Within 14 days after service of the appellant's statement, the respondent may serve on all parties and file with proof of service its statement clarifying or supplementing the appellant's statement. If the respondent agrees with the particulars set forth in the appellant's statement, no additional statement need be filed. If a party desires oral argument, a request must be included in the statement of the case. If a party desires oral argument at a location other than that provided by Rule 134.09, subdivision 2(a) to (e), the location requested shall be included in the statement of the case.

See Appendix for form of the statement of the case (Form 133).

(Amended effective January 1, 2010; amended effective July 1, 2014.)

Comment - 1983

Any request for oral argument must be made in the statement of the case.

The former prehearing conference statement has now been replaced by a form entitled "Statement of the Case" as found in the appendix. The appellant must file two copies of it with the notice of appeal and two copies of the respondent's statement, if any, must be filed within ten days of service. Any request for oral argument at a location other than that specified in Rule 134.09 must be included in the statement.

See Appendix for form of the statement of the case (Form 133).
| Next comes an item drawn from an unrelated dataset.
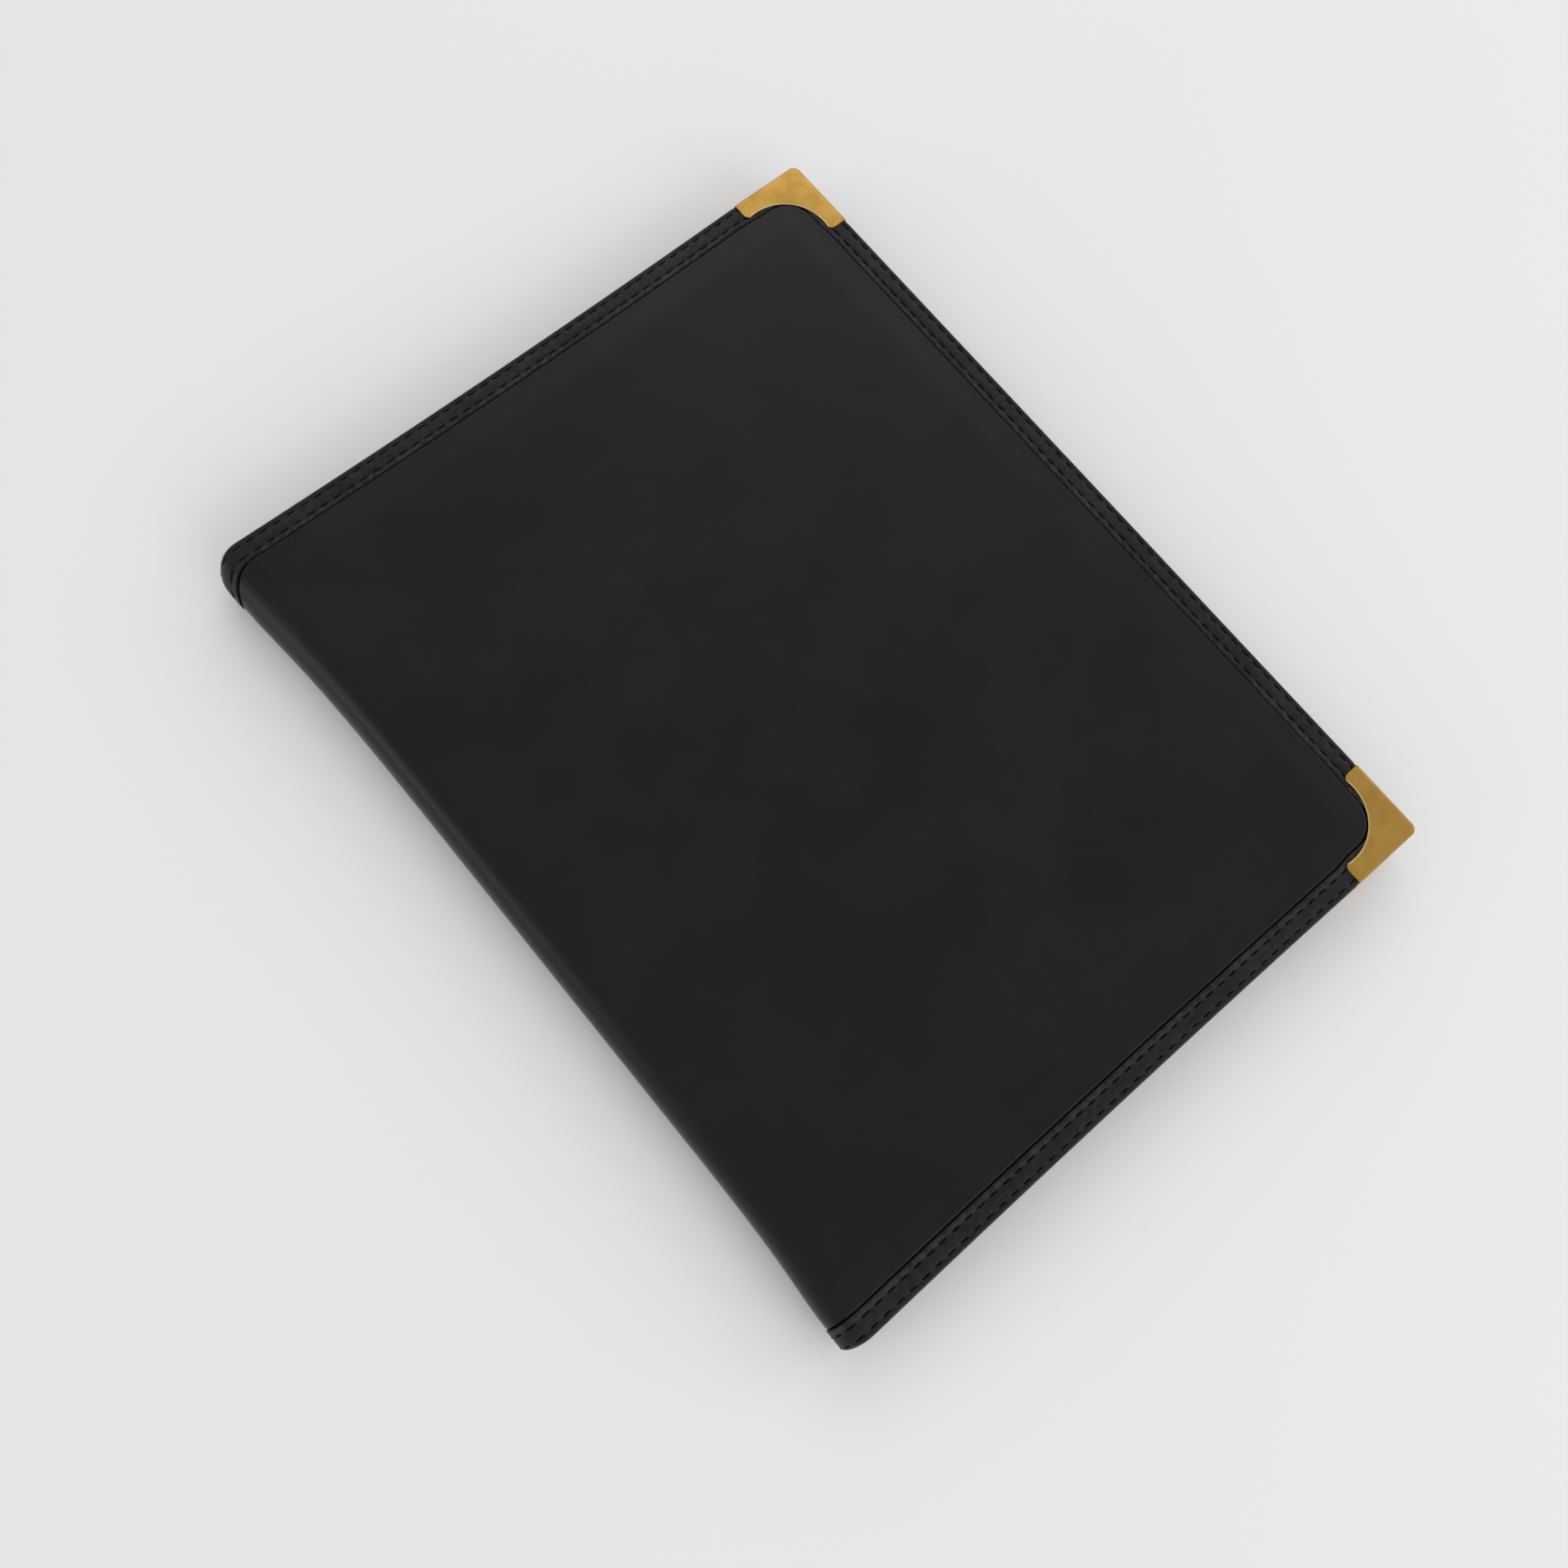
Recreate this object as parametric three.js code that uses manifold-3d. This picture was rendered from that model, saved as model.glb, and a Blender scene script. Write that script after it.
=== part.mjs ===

Advisory Committee Comment - 2009 Amendment

Rule 133.03 is amended to change the timing for filing a statement of the case by a respondent or cross-appellant to 14, rather than ten, days after service of the notice of appeal. This change is intended to create a single response date upon which any notice of related appeal and respondent's statement of the case are due. The rule is also amended to make it clear that the 14-day period is measured from the date of service, not the date of receipt of the notice of appeal.

The rule is also amended to include reference to declaratory relief proceedings, which also require a statement of the case. Because certiorari proceedings under Rules 115 and 116 are commenced by petition, a reference to notices of appeal under those rules is deleted.